* _Work to complete_: Quote the listing below in its entirety.

———

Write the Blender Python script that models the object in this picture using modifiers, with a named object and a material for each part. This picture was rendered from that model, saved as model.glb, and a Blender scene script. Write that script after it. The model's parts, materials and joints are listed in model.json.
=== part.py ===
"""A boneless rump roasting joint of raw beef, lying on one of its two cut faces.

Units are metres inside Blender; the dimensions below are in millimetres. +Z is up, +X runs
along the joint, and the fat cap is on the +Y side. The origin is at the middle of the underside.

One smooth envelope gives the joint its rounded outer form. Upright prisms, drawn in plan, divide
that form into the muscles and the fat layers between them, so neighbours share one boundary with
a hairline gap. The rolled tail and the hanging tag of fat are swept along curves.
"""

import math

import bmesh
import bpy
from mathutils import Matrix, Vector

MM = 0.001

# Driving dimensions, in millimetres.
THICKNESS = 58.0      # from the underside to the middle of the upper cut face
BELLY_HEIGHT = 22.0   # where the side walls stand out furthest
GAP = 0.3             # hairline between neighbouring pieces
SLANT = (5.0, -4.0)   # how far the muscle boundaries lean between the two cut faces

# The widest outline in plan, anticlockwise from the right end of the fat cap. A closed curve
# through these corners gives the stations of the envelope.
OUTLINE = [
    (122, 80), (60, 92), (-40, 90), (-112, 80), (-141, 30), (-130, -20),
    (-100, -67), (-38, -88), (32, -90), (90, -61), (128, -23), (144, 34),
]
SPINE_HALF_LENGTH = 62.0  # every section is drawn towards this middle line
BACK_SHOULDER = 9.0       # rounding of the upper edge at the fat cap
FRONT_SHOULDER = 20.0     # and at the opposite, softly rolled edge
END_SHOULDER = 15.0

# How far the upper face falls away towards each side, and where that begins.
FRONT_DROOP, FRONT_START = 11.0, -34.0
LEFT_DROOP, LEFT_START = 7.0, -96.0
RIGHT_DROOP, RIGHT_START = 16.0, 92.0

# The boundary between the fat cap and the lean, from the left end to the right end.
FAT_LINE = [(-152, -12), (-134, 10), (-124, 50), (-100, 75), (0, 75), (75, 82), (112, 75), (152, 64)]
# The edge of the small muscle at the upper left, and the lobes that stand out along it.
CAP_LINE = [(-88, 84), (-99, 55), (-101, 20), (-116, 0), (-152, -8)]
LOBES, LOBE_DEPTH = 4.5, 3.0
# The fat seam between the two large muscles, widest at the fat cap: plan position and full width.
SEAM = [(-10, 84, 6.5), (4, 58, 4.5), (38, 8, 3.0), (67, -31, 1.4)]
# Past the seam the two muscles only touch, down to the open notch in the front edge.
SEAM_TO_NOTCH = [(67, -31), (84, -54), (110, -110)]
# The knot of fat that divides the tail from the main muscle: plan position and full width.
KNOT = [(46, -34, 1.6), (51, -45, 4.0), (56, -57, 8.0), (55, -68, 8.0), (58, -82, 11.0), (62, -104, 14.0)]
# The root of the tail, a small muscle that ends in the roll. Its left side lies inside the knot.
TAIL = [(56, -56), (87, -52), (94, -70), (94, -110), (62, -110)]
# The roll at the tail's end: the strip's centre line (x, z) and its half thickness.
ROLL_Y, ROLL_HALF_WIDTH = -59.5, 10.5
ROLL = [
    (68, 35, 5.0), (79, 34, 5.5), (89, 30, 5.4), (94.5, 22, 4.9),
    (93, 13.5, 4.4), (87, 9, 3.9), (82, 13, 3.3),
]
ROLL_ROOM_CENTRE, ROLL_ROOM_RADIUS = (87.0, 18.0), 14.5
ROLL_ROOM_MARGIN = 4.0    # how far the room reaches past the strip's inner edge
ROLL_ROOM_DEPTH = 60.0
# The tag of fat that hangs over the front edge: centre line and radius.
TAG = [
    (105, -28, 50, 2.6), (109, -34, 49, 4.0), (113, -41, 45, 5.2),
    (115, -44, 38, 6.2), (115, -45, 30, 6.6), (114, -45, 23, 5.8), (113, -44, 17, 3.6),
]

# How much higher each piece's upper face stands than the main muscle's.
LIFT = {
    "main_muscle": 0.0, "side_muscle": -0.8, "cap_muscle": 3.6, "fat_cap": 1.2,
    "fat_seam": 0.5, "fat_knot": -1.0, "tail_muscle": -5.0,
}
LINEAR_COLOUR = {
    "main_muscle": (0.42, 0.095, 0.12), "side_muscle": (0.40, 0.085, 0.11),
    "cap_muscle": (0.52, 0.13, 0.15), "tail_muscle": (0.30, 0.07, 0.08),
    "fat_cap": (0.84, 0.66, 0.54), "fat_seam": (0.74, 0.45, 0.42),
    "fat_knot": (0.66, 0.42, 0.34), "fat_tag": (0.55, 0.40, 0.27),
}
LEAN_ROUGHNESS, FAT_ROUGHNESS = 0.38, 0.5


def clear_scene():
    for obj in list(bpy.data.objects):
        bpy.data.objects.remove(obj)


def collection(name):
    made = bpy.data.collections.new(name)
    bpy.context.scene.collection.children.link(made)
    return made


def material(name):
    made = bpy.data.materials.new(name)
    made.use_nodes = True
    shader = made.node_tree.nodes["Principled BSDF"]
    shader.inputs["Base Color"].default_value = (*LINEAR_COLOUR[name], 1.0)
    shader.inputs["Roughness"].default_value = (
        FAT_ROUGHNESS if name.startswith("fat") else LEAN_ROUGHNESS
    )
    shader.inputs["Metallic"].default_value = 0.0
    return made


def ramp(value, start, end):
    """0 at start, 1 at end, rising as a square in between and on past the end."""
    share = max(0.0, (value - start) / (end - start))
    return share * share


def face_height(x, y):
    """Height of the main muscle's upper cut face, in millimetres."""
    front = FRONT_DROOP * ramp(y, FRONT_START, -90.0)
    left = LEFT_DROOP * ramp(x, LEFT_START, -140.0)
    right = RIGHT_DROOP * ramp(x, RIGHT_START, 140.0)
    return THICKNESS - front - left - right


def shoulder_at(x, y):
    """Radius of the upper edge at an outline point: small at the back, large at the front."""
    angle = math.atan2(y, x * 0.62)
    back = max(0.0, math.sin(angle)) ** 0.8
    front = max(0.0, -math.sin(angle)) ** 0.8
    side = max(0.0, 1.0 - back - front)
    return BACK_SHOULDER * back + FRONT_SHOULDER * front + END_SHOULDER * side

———

* _Answer to this task_:
Write the Blender Python script that models the object in this picture using modifiers, with a named object and a material for each part. This picture was rendered from that model, saved as model.glb, and a Blender scene script. Write that script after it. The model's parts, materials and joints are listed in model.json.
=== part.py ===
"""A boneless rump roasting joint of raw beef, lying on one of its two cut faces.

Units are metres inside Blender; the dimensions below are in millimetres. +Z is up, +X runs
along the joint, and the fat cap is on the +Y side. The origin is at the middle of the underside.

One smooth envelope gives the joint its rounded outer form. Upright prisms, drawn in plan, divide
that form into the muscles and the fat layers between them, so neighbours share one boundary with
a hairline gap. The rolled tail and the hanging tag of fat are swept along curves.
"""

import math

import bmesh
import bpy
from mathutils import Matrix, Vector

MM = 0.001

# Driving dimensions, in millimetres.
THICKNESS = 58.0      # from the underside to the middle of the upper cut face
BELLY_HEIGHT = 22.0   # where the side walls stand out furthest
GAP = 0.3             # hairline between neighbouring pieces
SLANT = (5.0, -4.0)   # how far the muscle boundaries lean between the two cut faces

# The widest outline in plan, anticlockwise from the right end of the fat cap. A closed curve
# through these corners gives the stations of the envelope.
OUTLINE = [
    (122, 80), (60, 92), (-40, 90), (-112, 80), (-141, 30), (-130, -20),
    (-100, -67), (-38, -88), (32, -90), (90, -61), (128, -23), (144, 34),
]
SPINE_HALF_LENGTH = 62.0  # every section is drawn towards this middle line
BACK_SHOULDER = 9.0       # rounding of the upper edge at the fat cap
FRONT_SHOULDER = 20.0     # and at the opposite, softly rolled edge
END_SHOULDER = 15.0

# How far the upper face falls away towards each side, and where that begins.
FRONT_DROOP, FRONT_START = 11.0, -34.0
LEFT_DROOP, LEFT_START = 7.0, -96.0
RIGHT_DROOP, RIGHT_START = 16.0, 92.0

# The boundary between the fat cap and the lean, from the left end to the right end.
FAT_LINE = [(-152, -12), (-134, 10), (-124, 50), (-100, 75), (0, 75), (75, 82), (112, 75), (152, 64)]
# The edge of the small muscle at the upper left, and the lobes that stand out along it.
CAP_LINE = [(-88, 84), (-99, 55), (-101, 20), (-116, 0), (-152, -8)]
LOBES, LOBE_DEPTH = 4.5, 3.0
# The fat seam between the two large muscles, widest at the fat cap: plan position and full width.
SEAM = [(-10, 84, 6.5), (4, 58, 4.5), (38, 8, 3.0), (67, -31, 1.4)]
# Past the seam the two muscles only touch, down to the open notch in the front edge.
SEAM_TO_NOTCH = [(67, -31), (84, -54), (110, -110)]
# The knot of fat that divides the tail from the main muscle: plan position and full width.
KNOT = [(46, -34, 1.6), (51, -45, 4.0), (56, -57, 8.0), (55, -68, 8.0), (58, -82, 11.0), (62, -104, 14.0)]
# The root of the tail, a small muscle that ends in the roll. Its left side lies inside the knot.
TAIL = [(56, -56), (87, -52), (94, -70), (94, -110), (62, -110)]
# The roll at the tail's end: the strip's centre line (x, z) and its half thickness.
ROLL_Y, ROLL_HALF_WIDTH = -59.5, 10.5
ROLL = [
    (68, 35, 5.0), (79, 34, 5.5), (89, 30, 5.4), (94.5, 22, 4.9),
    (93, 13.5, 4.4), (87, 9, 3.9), (82, 13, 3.3),
]
ROLL_ROOM_CENTRE, ROLL_ROOM_RADIUS = (87.0, 18.0), 14.5
ROLL_ROOM_MARGIN = 4.0    # how far the room reaches past the strip's inner edge
ROLL_ROOM_DEPTH = 60.0
# The tag of fat that hangs over the front edge: centre line and radius.
TAG = [
    (105, -28, 50, 2.6), (109, -34, 49, 4.0), (113, -41, 45, 5.2),
    (115, -44, 38, 6.2), (115, -45, 30, 6.6), (114, -45, 23, 5.8), (113, -44, 17, 3.6),
]

# How much higher each piece's upper face stands than the main muscle's.
LIFT = {
    "main_muscle": 0.0, "side_muscle": -0.8, "cap_muscle": 3.6, "fat_cap": 1.2,
    "fat_seam": 0.5, "fat_knot": -1.0, "tail_muscle": -5.0,
}
LINEAR_COLOUR = {
    "main_muscle": (0.42, 0.095, 0.12), "side_muscle": (0.40, 0.085, 0.11),
    "cap_muscle": (0.52, 0.13, 0.15), "tail_muscle": (0.30, 0.07, 0.08),
    "fat_cap": (0.84, 0.66, 0.54), "fat_seam": (0.74, 0.45, 0.42),
    "fat_knot": (0.66, 0.42, 0.34), "fat_tag": (0.55, 0.40, 0.27),
}
LEAN_ROUGHNESS, FAT_ROUGHNESS = 0.38, 0.5


def clear_scene():
    for obj in list(bpy.data.objects):
        bpy.data.objects.remove(obj)


def collection(name):
    made = bpy.data.collections.new(name)
    bpy.context.scene.collection.children.link(made)
    return made


def material(name):
    made = bpy.data.materials.new(name)
    made.use_nodes = True
    shader = made.node_tree.nodes["Principled BSDF"]
    shader.inputs["Base Color"].default_value = (*LINEAR_COLOUR[name], 1.0)
    shader.inputs["Roughness"].default_value = (
        FAT_ROUGHNESS if name.startswith("fat") else LEAN_ROUGHNESS
    )
    shader.inputs["Metallic"].default_value = 0.0
    return made


def ramp(value, start, end):
    """0 at start, 1 at end, rising as a square in between and on past the end."""
    share = max(0.0, (value - start) / (end - start))
    return share * share


def face_height(x, y):
    """Height of the main muscle's upper cut face, in millimetres."""
    front = FRONT_DROOP * ramp(y, FRONT_START, -90.0)
    left = LEFT_DROOP * ramp(x, LEFT_START, -140.0)
    right = RIGHT_DROOP * ramp(x, RIGHT_START, 140.0)
    return THICKNESS - front - left - right


def shoulder_at(x, y):
    """Radius of the upper edge at an outline point: small at the back, large at the front."""
    angle = math.atan2(y, x * 0.62)
    back = max(0.0, math.sin(angle)) ** 0.8
    front = max(0.0, -math.sin(angle)) ** 0.8
    side = max(0.0, 1.0 - back - front)
    return BACK_SHOULDER * back + FRONT_SHOULDER * front + END_SHOULDER * side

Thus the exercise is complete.